§ Work to do:
Quote every line of the material beneath this one.

* begin Data for the task *

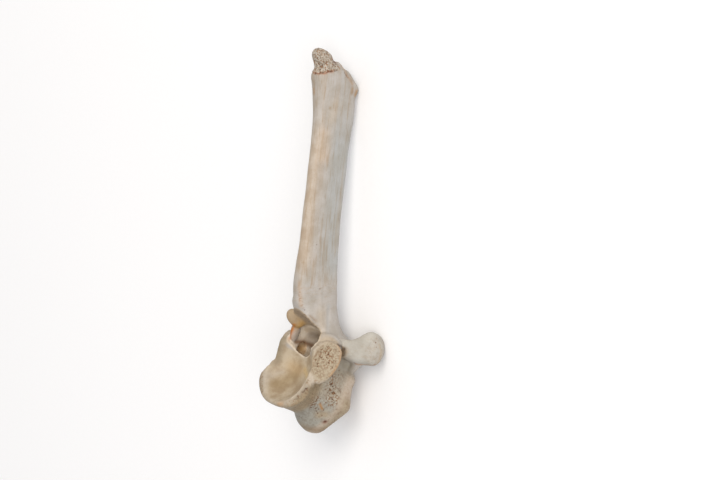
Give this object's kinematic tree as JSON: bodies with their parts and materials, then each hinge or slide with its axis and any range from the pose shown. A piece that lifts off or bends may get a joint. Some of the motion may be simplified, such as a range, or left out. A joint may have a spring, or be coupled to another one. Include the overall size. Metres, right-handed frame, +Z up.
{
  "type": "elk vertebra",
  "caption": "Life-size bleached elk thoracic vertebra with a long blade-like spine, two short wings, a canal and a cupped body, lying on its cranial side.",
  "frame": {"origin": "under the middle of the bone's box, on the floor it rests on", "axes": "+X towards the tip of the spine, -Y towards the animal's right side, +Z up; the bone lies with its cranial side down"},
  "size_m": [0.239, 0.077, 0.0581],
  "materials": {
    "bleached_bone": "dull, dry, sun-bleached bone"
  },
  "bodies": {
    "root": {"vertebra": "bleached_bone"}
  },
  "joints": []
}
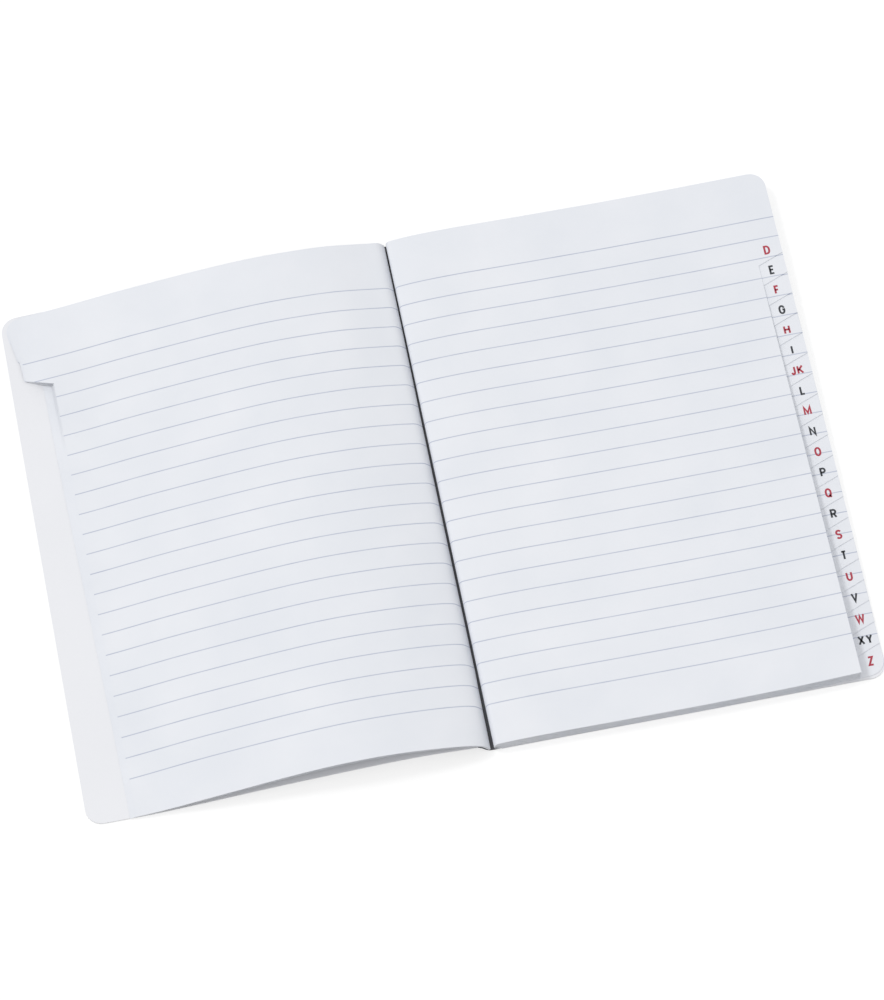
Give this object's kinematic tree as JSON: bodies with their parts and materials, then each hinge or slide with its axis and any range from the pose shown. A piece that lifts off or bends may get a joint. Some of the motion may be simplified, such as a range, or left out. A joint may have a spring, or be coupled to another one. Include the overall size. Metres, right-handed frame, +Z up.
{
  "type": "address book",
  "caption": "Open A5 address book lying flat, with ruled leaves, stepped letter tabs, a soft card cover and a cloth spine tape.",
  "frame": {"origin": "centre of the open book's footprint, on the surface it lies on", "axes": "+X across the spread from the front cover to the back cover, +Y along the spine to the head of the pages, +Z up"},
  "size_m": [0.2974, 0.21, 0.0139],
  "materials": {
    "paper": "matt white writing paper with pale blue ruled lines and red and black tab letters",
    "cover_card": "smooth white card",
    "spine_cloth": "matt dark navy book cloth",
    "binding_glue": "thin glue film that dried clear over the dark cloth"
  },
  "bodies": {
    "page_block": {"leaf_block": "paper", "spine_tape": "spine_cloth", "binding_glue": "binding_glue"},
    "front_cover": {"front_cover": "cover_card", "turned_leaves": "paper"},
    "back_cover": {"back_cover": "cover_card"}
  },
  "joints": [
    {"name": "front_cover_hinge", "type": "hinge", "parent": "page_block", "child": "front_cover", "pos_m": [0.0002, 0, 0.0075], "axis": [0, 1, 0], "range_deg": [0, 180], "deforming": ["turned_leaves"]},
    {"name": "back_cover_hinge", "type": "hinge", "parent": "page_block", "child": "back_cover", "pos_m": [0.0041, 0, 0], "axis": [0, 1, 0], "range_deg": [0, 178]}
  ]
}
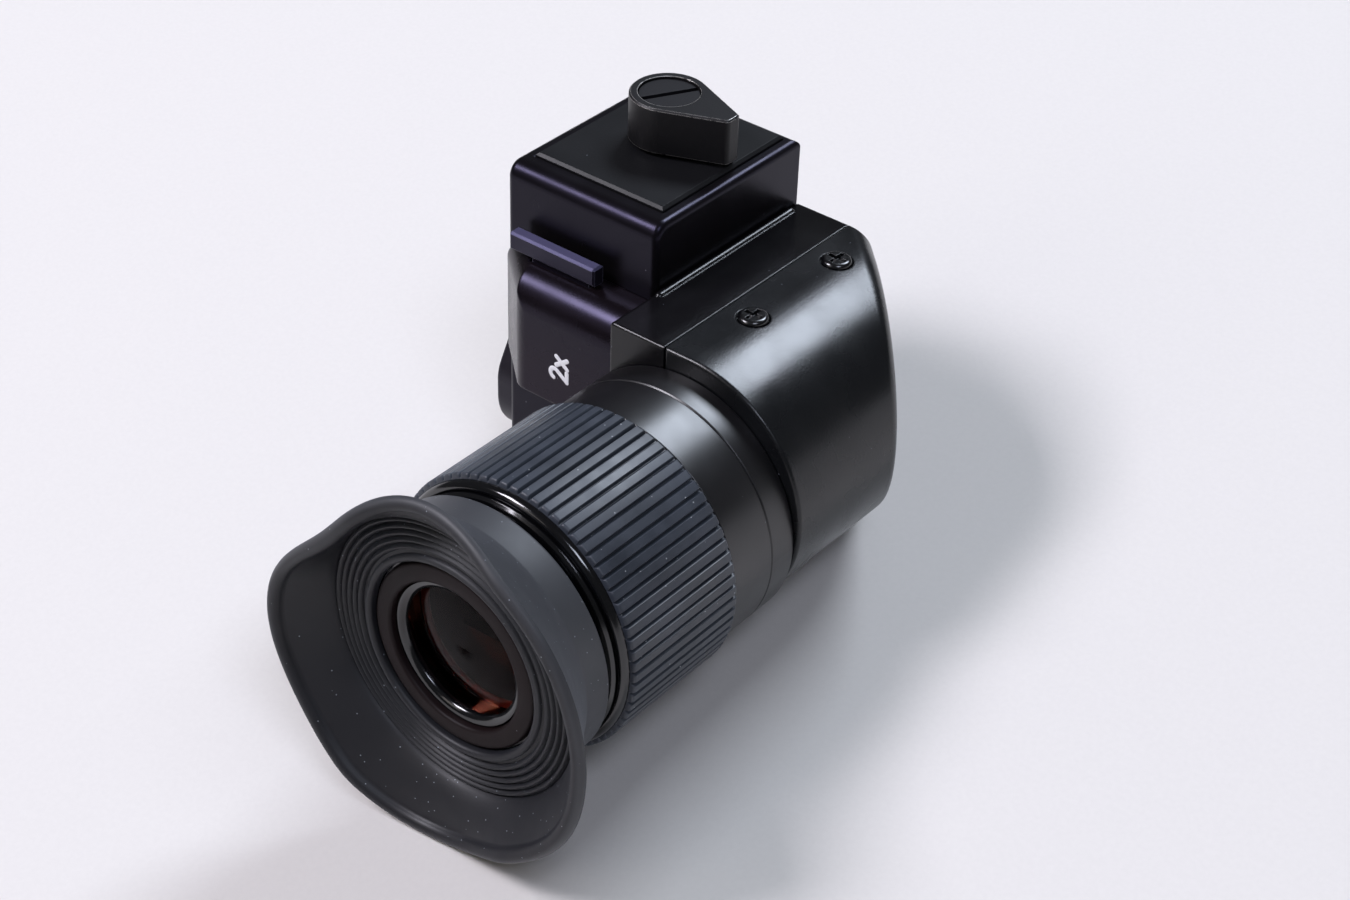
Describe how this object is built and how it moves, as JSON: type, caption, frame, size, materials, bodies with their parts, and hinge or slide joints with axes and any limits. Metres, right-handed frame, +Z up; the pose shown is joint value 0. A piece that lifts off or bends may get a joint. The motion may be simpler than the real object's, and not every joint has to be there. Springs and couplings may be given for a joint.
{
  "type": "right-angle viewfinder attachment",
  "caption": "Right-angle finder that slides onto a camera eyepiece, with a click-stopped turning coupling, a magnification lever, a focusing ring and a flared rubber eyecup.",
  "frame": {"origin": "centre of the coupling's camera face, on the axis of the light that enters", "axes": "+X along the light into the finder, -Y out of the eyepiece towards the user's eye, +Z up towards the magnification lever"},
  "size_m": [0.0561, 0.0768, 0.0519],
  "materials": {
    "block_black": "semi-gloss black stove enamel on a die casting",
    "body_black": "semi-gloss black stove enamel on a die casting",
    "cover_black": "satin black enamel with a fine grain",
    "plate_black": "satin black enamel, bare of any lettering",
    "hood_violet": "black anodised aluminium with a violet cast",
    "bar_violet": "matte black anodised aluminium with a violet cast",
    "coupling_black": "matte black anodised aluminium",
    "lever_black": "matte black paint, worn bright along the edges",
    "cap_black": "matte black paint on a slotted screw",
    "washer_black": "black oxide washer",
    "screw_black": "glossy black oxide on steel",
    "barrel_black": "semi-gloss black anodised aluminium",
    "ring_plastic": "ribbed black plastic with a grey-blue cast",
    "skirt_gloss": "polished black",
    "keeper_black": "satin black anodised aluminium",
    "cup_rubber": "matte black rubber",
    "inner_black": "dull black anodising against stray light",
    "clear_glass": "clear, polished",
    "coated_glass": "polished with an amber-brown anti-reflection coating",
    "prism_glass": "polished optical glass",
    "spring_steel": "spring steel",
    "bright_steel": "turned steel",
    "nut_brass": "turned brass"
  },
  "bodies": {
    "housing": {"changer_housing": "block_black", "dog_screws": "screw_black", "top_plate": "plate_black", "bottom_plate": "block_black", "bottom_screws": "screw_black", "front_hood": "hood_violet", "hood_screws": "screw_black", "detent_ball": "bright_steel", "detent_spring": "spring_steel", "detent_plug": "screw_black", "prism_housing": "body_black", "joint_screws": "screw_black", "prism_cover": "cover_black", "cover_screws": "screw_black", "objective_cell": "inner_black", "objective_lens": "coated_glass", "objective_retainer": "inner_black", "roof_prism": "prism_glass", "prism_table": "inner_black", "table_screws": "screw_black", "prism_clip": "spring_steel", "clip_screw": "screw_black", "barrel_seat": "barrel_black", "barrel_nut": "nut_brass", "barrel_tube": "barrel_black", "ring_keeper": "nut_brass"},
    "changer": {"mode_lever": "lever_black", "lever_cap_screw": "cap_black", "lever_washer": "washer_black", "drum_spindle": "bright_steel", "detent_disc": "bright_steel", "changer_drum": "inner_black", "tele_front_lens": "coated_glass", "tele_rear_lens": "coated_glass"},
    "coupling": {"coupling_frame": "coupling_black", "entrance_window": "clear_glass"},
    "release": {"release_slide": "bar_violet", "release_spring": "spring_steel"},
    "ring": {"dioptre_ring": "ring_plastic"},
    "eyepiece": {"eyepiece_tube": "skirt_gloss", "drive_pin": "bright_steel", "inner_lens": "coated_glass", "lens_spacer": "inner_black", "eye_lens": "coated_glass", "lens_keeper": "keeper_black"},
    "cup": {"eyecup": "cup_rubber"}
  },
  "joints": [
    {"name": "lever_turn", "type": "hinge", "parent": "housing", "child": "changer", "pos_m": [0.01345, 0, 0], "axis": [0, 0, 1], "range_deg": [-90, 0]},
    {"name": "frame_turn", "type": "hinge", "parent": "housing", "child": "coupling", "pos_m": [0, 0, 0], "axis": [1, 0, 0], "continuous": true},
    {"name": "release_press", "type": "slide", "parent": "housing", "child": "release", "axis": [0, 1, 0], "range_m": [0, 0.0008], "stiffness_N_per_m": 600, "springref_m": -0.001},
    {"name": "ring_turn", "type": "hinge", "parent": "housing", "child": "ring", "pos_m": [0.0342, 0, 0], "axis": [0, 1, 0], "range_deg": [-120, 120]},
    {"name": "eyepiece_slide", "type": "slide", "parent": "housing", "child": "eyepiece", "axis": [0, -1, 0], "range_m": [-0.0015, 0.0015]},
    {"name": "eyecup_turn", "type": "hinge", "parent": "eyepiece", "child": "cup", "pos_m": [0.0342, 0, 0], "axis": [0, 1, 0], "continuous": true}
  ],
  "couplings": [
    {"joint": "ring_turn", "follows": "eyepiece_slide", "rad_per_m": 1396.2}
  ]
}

* end Data for the task *

§ Exercise solution:
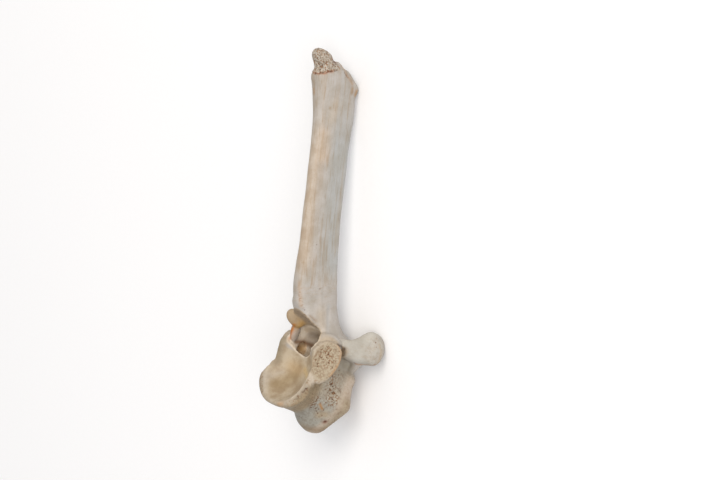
Give this object's kinematic tree as JSON: bodies with their parts and materials, then each hinge or slide with its axis and any range from the pose shown. A piece that lifts off or bends may get a joint. Some of the motion may be simplified, such as a range, or left out. A joint may have a spring, or be coupled to another one. Include the overall size. Metres, right-handed frame, +Z up.
{
  "type": "elk vertebra",
  "caption": "Life-size bleached elk thoracic vertebra with a long blade-like spine, two short wings, a canal and a cupped body, lying on its cranial side.",
  "frame": {"origin": "under the middle of the bone's box, on the floor it rests on", "axes": "+X towards the tip of the spine, -Y towards the animal's right side, +Z up; the bone lies with its cranial side down"},
  "size_m": [0.239, 0.077, 0.0581],
  "materials": {
    "bleached_bone": "dull, dry, sun-bleached bone"
  },
  "bodies": {
    "root": {"vertebra": "bleached_bone"}
  },
  "joints": []
}
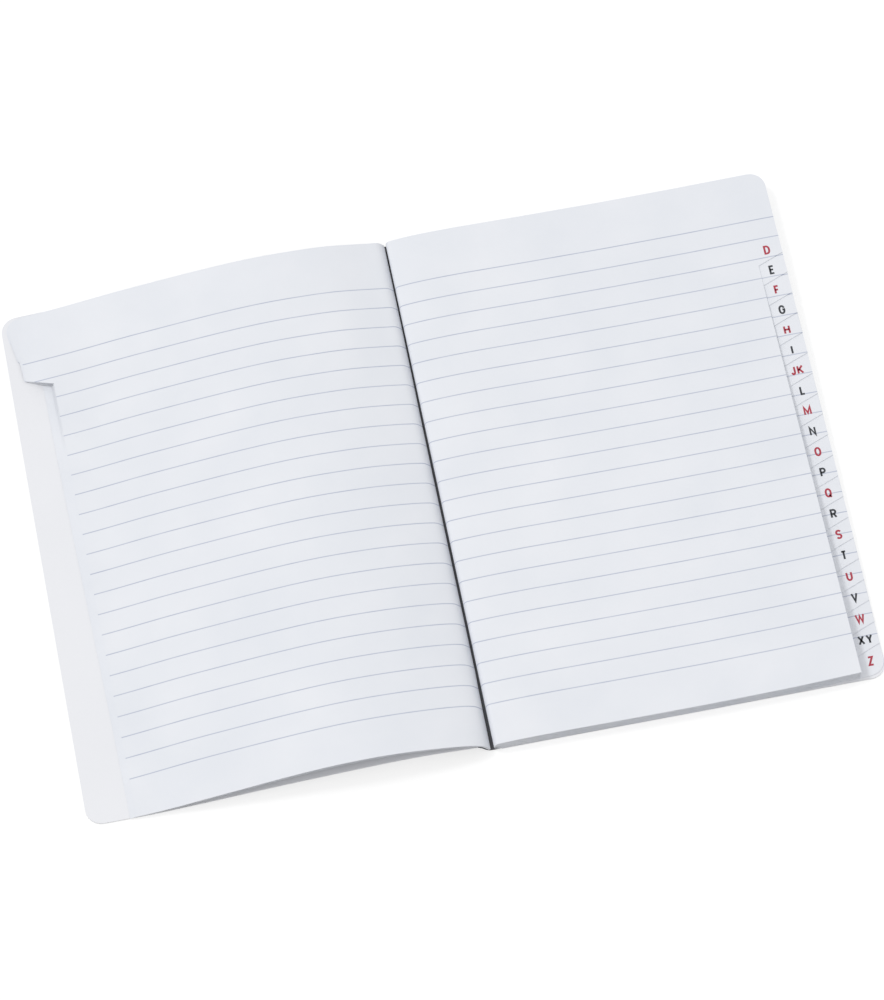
Give this object's kinematic tree as JSON: bodies with their parts and materials, then each hinge or slide with its axis and any range from the pose shown. A piece that lifts off or bends may get a joint. Some of the motion may be simplified, such as a range, or left out. A joint may have a spring, or be coupled to another one. Include the overall size. Metres, right-handed frame, +Z up.
{
  "type": "address book",
  "caption": "Open A5 address book lying flat, with ruled leaves, stepped letter tabs, a soft card cover and a cloth spine tape.",
  "frame": {"origin": "centre of the open book's footprint, on the surface it lies on", "axes": "+X across the spread from the front cover to the back cover, +Y along the spine to the head of the pages, +Z up"},
  "size_m": [0.2974, 0.21, 0.0139],
  "materials": {
    "paper": "matt white writing paper with pale blue ruled lines and red and black tab letters",
    "cover_card": "smooth white card",
    "spine_cloth": "matt dark navy book cloth",
    "binding_glue": "thin glue film that dried clear over the dark cloth"
  },
  "bodies": {
    "page_block": {"leaf_block": "paper", "spine_tape": "spine_cloth", "binding_glue": "binding_glue"},
    "front_cover": {"front_cover": "cover_card", "turned_leaves": "paper"},
    "back_cover": {"back_cover": "cover_card"}
  },
  "joints": [
    {"name": "front_cover_hinge", "type": "hinge", "parent": "page_block", "child": "front_cover", "pos_m": [0.0002, 0, 0.0075], "axis": [0, 1, 0], "range_deg": [0, 180], "deforming": ["turned_leaves"]},
    {"name": "back_cover_hinge", "type": "hinge", "parent": "page_block", "child": "back_cover", "pos_m": [0.0041, 0, 0], "axis": [0, 1, 0], "range_deg": [0, 178]}
  ]
}
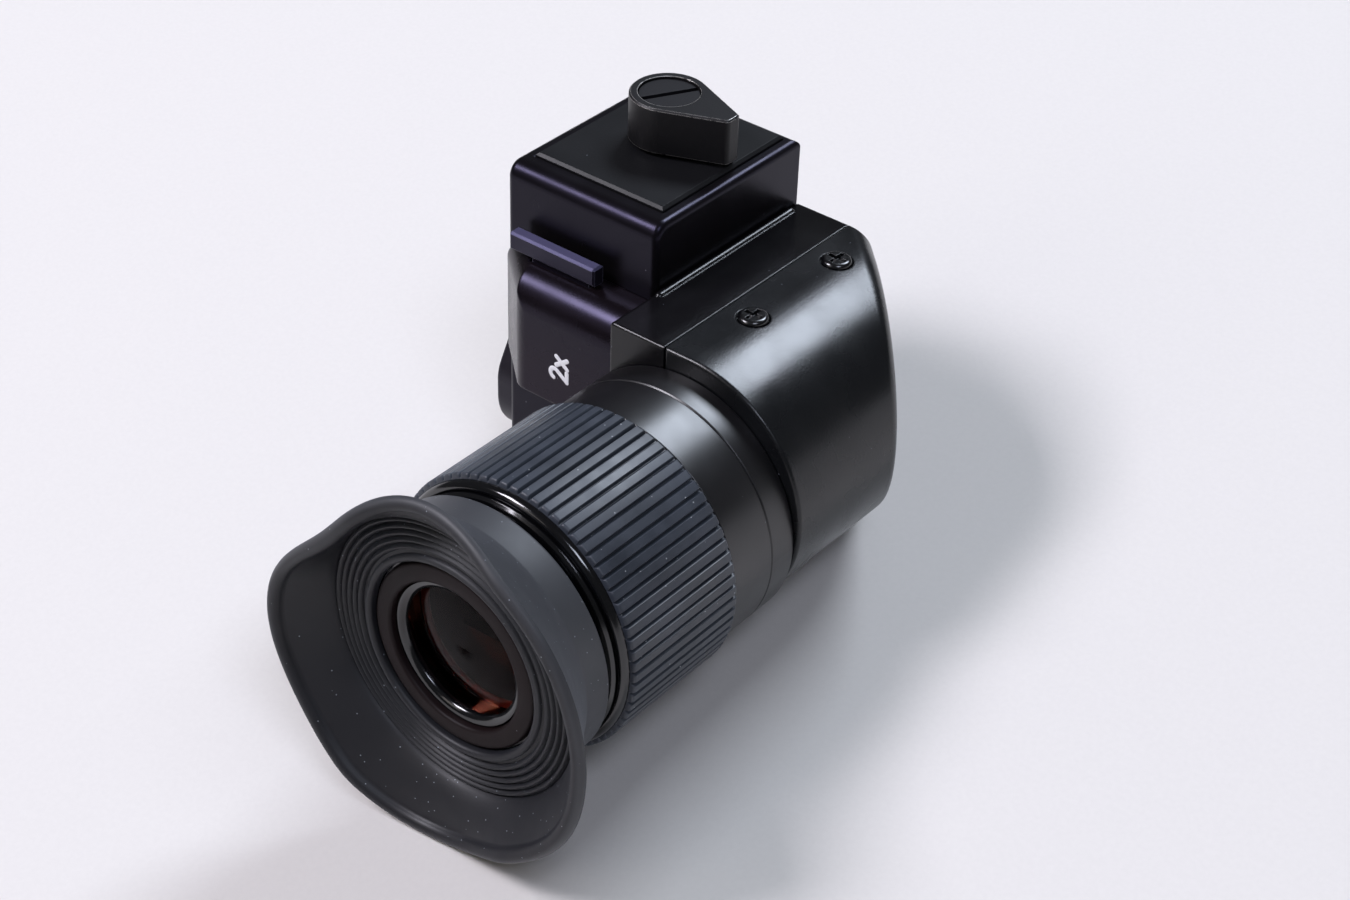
Describe how this object is built and how it moves, as JSON: type, caption, frame, size, materials, bodies with their parts, and hinge or slide joints with axes and any limits. Metres, right-handed frame, +Z up; the pose shown is joint value 0. A piece that lifts off or bends may get a joint. The motion may be simpler than the real object's, and not every joint has to be there. Springs and couplings may be given for a joint.
{
  "type": "right-angle viewfinder attachment",
  "caption": "Right-angle finder that slides onto a camera eyepiece, with a click-stopped turning coupling, a magnification lever, a focusing ring and a flared rubber eyecup.",
  "frame": {"origin": "centre of the coupling's camera face, on the axis of the light that enters", "axes": "+X along the light into the finder, -Y out of the eyepiece towards the user's eye, +Z up towards the magnification lever"},
  "size_m": [0.0561, 0.0768, 0.0519],
  "materials": {
    "block_black": "semi-gloss black stove enamel on a die casting",
    "body_black": "semi-gloss black stove enamel on a die casting",
    "cover_black": "satin black enamel with a fine grain",
    "plate_black": "satin black enamel, bare of any lettering",
    "hood_violet": "black anodised aluminium with a violet cast",
    "bar_violet": "matte black anodised aluminium with a violet cast",
    "coupling_black": "matte black anodised aluminium",
    "lever_black": "matte black paint, worn bright along the edges",
    "cap_black": "matte black paint on a slotted screw",
    "washer_black": "black oxide washer",
    "screw_black": "glossy black oxide on steel",
    "barrel_black": "semi-gloss black anodised aluminium",
    "ring_plastic": "ribbed black plastic with a grey-blue cast",
    "skirt_gloss": "polished black",
    "keeper_black": "satin black anodised aluminium",
    "cup_rubber": "matte black rubber",
    "inner_black": "dull black anodising against stray light",
    "clear_glass": "clear, polished",
    "coated_glass": "polished with an amber-brown anti-reflection coating",
    "prism_glass": "polished optical glass",
    "spring_steel": "spring steel",
    "bright_steel": "turned steel",
    "nut_brass": "turned brass"
  },
  "bodies": {
    "housing": {"changer_housing": "block_black", "dog_screws": "screw_black", "top_plate": "plate_black", "bottom_plate": "block_black", "bottom_screws": "screw_black", "front_hood": "hood_violet", "hood_screws": "screw_black", "detent_ball": "bright_steel", "detent_spring": "spring_steel", "detent_plug": "screw_black", "prism_housing": "body_black", "joint_screws": "screw_black", "prism_cover": "cover_black", "cover_screws": "screw_black", "objective_cell": "inner_black", "objective_lens": "coated_glass", "objective_retainer": "inner_black", "roof_prism": "prism_glass", "prism_table": "inner_black", "table_screws": "screw_black", "prism_clip": "spring_steel", "clip_screw": "screw_black", "barrel_seat": "barrel_black", "barrel_nut": "nut_brass", "barrel_tube": "barrel_black", "ring_keeper": "nut_brass"},
    "changer": {"mode_lever": "lever_black", "lever_cap_screw": "cap_black", "lever_washer": "washer_black", "drum_spindle": "bright_steel", "detent_disc": "bright_steel", "changer_drum": "inner_black", "tele_front_lens": "coated_glass", "tele_rear_lens": "coated_glass"},
    "coupling": {"coupling_frame": "coupling_black", "entrance_window": "clear_glass"},
    "release": {"release_slide": "bar_violet", "release_spring": "spring_steel"},
    "ring": {"dioptre_ring": "ring_plastic"},
    "eyepiece": {"eyepiece_tube": "skirt_gloss", "drive_pin": "bright_steel", "inner_lens": "coated_glass", "lens_spacer": "inner_black", "eye_lens": "coated_glass", "lens_keeper": "keeper_black"},
    "cup": {"eyecup": "cup_rubber"}
  },
  "joints": [
    {"name": "lever_turn", "type": "hinge", "parent": "housing", "child": "changer", "pos_m": [0.01345, 0, 0], "axis": [0, 0, 1], "range_deg": [-90, 0]},
    {"name": "frame_turn", "type": "hinge", "parent": "housing", "child": "coupling", "pos_m": [0, 0, 0], "axis": [1, 0, 0], "continuous": true},
    {"name": "release_press", "type": "slide", "parent": "housing", "child": "release", "axis": [0, 1, 0], "range_m": [0, 0.0008], "stiffness_N_per_m": 600, "springref_m": -0.001},
    {"name": "ring_turn", "type": "hinge", "parent": "housing", "child": "ring", "pos_m": [0.0342, 0, 0], "axis": [0, 1, 0], "range_deg": [-120, 120]},
    {"name": "eyepiece_slide", "type": "slide", "parent": "housing", "child": "eyepiece", "axis": [0, -1, 0], "range_m": [-0.0015, 0.0015]},
    {"name": "eyecup_turn", "type": "hinge", "parent": "eyepiece", "child": "cup", "pos_m": [0.0342, 0, 0], "axis": [0, 1, 0], "continuous": true}
  ],
  "couplings": [
    {"joint": "ring_turn", "follows": "eyepiece_slide", "rad_per_m": 1396.2}
  ]
}